Although I will admit, part of the fun of saugeye fishing is finding an odd pattern that works (i.e. shallow muddy water) and saying, "Man you hardly ever see a walleye do that". lol


----------



## Saildog (Aug 2, 2004)

While the lures/baits that people use tend to be the same, it is generally accepted that saugeye are more cover oriented than walleye. Where walleye might suspend at a certain depth in more open water, the saugeyes might stay at that same depth, but move to shallower water so they are still close to the bottom. Saugeyes, under the right conditions will also move very shallow under lily pads, downed trees, etc. As a result, your presentations of those same walleye lures might need to change.

The subject of their ability to thrive better in less clear water is still debated. It seems that when many fisheries switched from walleye to saugeye, they also started stocking more mature fish. It is thought now that the slightly older, larger fish (instead of fry) might have made more of a difference than the hybridization. West Virginia, for example, has now stopped stocking saugeyes and switched back to walleyes. 

Saugeyes have been stocked in many states over the last couple of decades and there is a lot of information on the difference DNR's websites. Don't just read the Ohio site, but look also at WV, Oklahoma, etc.


----------



## ShakeDown (Apr 5, 2004)

Great question and responses. I've often caught saugeye in places I would NEVER expect, and certainly wouldn't look twice at if I were walleye fishing. Sure, the typical humps/breaks will hold them, but like mentioned you'll find em in brush, mud, just about anywhere at times. Definitely more structure oriented from my experience (which is limited compared to a lot of guys). 

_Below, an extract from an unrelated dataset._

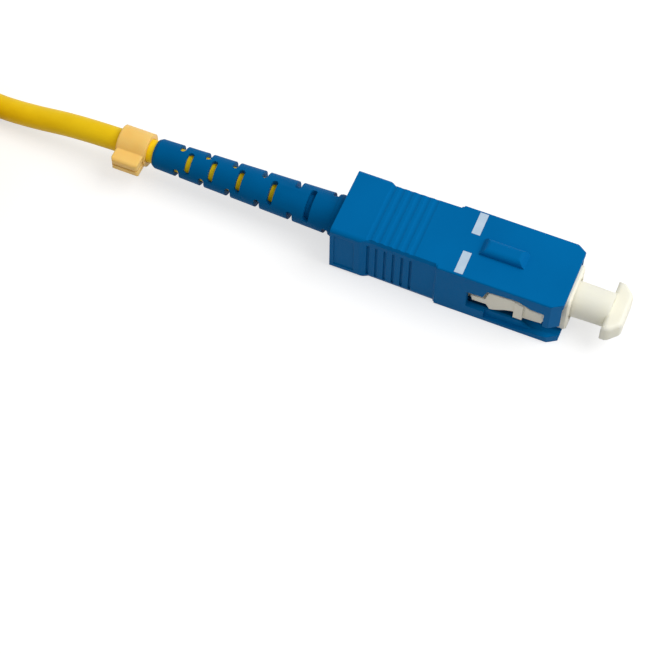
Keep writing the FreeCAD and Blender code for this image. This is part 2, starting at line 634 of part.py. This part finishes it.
def make_cable():
    path = route_path(ROUTE)
    section = Part.Wire(Part.makeCircle(CABLE_R, ROUTE[0], ROUTE[1] - ROUTE[0]))
    cord = path.makePipeShell([section], True, True)
    print("cord tube volume %.2f, section x length %.2f" % (
        cord.Volume, math.pi * CABLE_R ** 2 * path.Length))
    return cord


def make_cable_coil():
    height = COIL_LAYERS * CABLE_DIAMETER
    centre = V(COIL_CENTRE[0], COIL_CENTRE[1], TIE_THICK)
    hole = Part.makeCylinder(COIL_INNER_R, height, centre)
    return Part.makeCylinder(COIL_OUTER_R, height, centre).cut(hole)


def make_coil_tie():
    """Flat strip wrapped once round the coil's section, on the side away from the connector."""
    x_mid, y_mid = COIL_CENTRE
    half, top = TIE_HALF_WIDTH, TIE_THICK + COIL_LAYERS * CABLE_DIAMETER + SKIN
    x_out = x_mid - COIL_OUTER_R - SKIN
    x_in = x_mid - math.sqrt(COIL_INNER_R ** 2 - half ** 2) + SKIN
    span = (y_mid - half, y_mid + half)
    band = block((x_out - TIE_THICK, x_in + TIE_THICK), span, (0, top + TIE_THICK))
    return band.cut(block((x_out, x_in), (span[0] - 1, span[1] + 1), (TIE_THICK, top)))


BUILDERS = {
    "outer_housing": make_outer_housing,
    "alignment_marks": make_alignment_marks,
    "plug_frame": make_plug_frame,
    "ferrule": make_ferrule,
    "ferrule_flange": make_ferrule_flange,
    "guide_tube": make_guide_tube,
    "bare_fibre": make_bare_fibre,
    "buffered_fibre": make_buffered_fibre,
    "ferrule_spring": make_spring,
    "stop_ring": make_stop_ring,
    "crimp_sleeve": make_crimp_sleeve,
    "aramid_yarn": make_aramid_yarn,
    "cable_in_boot": make_cable_in_boot,
    "boot": make_boot,
    "dust_cap": make_dust_cap,
    "cable_clip": make_cable_clip,
    "cable": make_cable,
    "cable_coil": make_cable_coil,
    "coil_tie": make_coil_tie,
}

for name, make in BUILDERS.items():
    save(make(), name)
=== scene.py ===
"""SC fibre connector on a coiled yellow pigtail, dressed and lit. The scene is in metres. The route
and the coil of the cord are written in millimetres, until its curve is made."""

import math
import bmesh
import bpy
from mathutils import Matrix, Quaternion, Vector


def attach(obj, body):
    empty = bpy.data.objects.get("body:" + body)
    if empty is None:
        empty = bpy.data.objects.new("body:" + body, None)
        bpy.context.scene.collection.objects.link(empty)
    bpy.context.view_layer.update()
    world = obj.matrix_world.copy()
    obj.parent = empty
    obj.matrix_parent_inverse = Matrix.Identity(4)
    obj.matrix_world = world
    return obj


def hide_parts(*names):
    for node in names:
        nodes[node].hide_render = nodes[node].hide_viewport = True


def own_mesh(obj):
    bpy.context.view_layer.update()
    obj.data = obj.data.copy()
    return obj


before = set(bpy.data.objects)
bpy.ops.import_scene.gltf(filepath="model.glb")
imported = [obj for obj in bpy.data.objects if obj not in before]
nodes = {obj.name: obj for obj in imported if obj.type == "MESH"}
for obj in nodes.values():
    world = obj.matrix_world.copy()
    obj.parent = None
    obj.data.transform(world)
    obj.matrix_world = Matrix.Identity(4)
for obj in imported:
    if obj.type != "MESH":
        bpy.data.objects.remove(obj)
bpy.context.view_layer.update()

# Camera: the connector is seen from its near side and high above with a long lens, level with
# the horizon to within a degree.
MM = 0.001
CAMERA_PLACE = Vector((43.05, -125.87, 203.16)) * MM
CAMERA_TARGET = Vector((-1.46, -14.09, 3.7)) * MM
CAMERA_ROLL = math.radians(0.915)
CAMERA_LENS = 116.9
CAMERA_SENSOR = 36.0
CAMERA_NEAREST = 0.01
CAMERA_FARTHEST = 10.0

camera = bpy.data.objects.new("camera", bpy.data.cameras.new("camera"))
bpy.context.scene.collection.objects.link(camera)
camera.data.lens = CAMERA_LENS
camera.data.sensor_width = CAMERA_SENSOR
camera.data.clip_start = CAMERA_NEAREST
camera.data.clip_end = CAMERA_FARTHEST
camera.location = CAMERA_PLACE
camera.rotation_mode = "QUATERNION"
aim = (CAMERA_TARGET - CAMERA_PLACE).to_track_quat("-Z", "Y")
camera.rotation_quaternion = aim @ Quaternion((0, 0, 1), CAMERA_ROLL)
bpy.context.scene.camera = camera
bpy.context.scene.view_settings.view_transform = "Standard"


# Cord: a 2.8 mm simplex cable with a soft yellow PVC jacket, 1 m long. It runs straight out of the
# boot, comes down on the floor and is wound into a neat coil of five layers of up to three rings.
# Each ring eases over to the next one, and each layer climbs gently onto the one below.
CORD_RADIUS = 1.4 * MM
CORD_ROUTE = [
    (-28.5, 0, 3.7), (-37.5, 0, 3.7), (-45.0, -0.1, 2.3), (-50.5, 0.15, 1.7), (-55.2, 1.5, 1.7),
]
COIL_CENTRE = (-63.5, -13.7)
COIL_RADII = (16.8, 13.95, 11.1)
COIL_LOW = 1.7
COIL_LAYER = 2.8
COIL_LAYERS = 5
COIL_START = 78
COIL_STEP = 15
FULL_TURN = 360
EASE = 105

CLOUD_EDGES = (0.3, 0.7)
CLOUD_DETAIL = 3
GRAIN_DETAIL = 2
GRAIN_STRENGTH = 0.5
EDGE_SAMPLES = 4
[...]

One thing I have learned, and some may or may not agree. I don't look for the marks on my finders for em, just structure. If they are belly to the bottom (which is almost a given) you'll never see em, and spend your day looking for marks on the finder that don't exist.


----------



## misfit (Apr 5, 2004)

two answers.............yes and no  
i'm far from an expert,but have learned a little.one of the things i've learned is,you never know when,or where you might find saugeyes at times  
all the above are right.a lot of baits/tactics will work for both at times.
as mentioned,the one big difference is that saugeyes relate a lot more to structure and the bottom.they're very hard to pick up on the electronics,except at some times when they're hanging off the side of deep structure.
they will be caught in depths ranging from 2- 20 feet(in warmer weather)at the same time of day,on the same lake,at times,so it pays to check all depths.
i like this..........


> Although I will admit, part of the fun of saugeye fishing is finding an odd pattern that works (i.e. shallow muddy water) and saying, "Man you hardly ever see a walleye do that". lol


 and i guess that's why a lot of us like saugeye fishing.just trying to get a fix on them from one day to the next,can sometimes be humbling


----------



## Saildog (Aug 2, 2004)

My next tactic that I'm looking at trying is what I'm going call the "Minesweeper Approach." I'll troll a pair of inline planer boards with cranks set to run between 4'-6' deep behind them. These are fairly easy to use and since I'm not trying to keep bottom contact, I can put these in rod holders. 

At the same time, I'm going to rig another line with a large, deep-running Shad Rap that I'll hand-hold. This will let me adjust it to keep the lip constantly bumping the bottom. 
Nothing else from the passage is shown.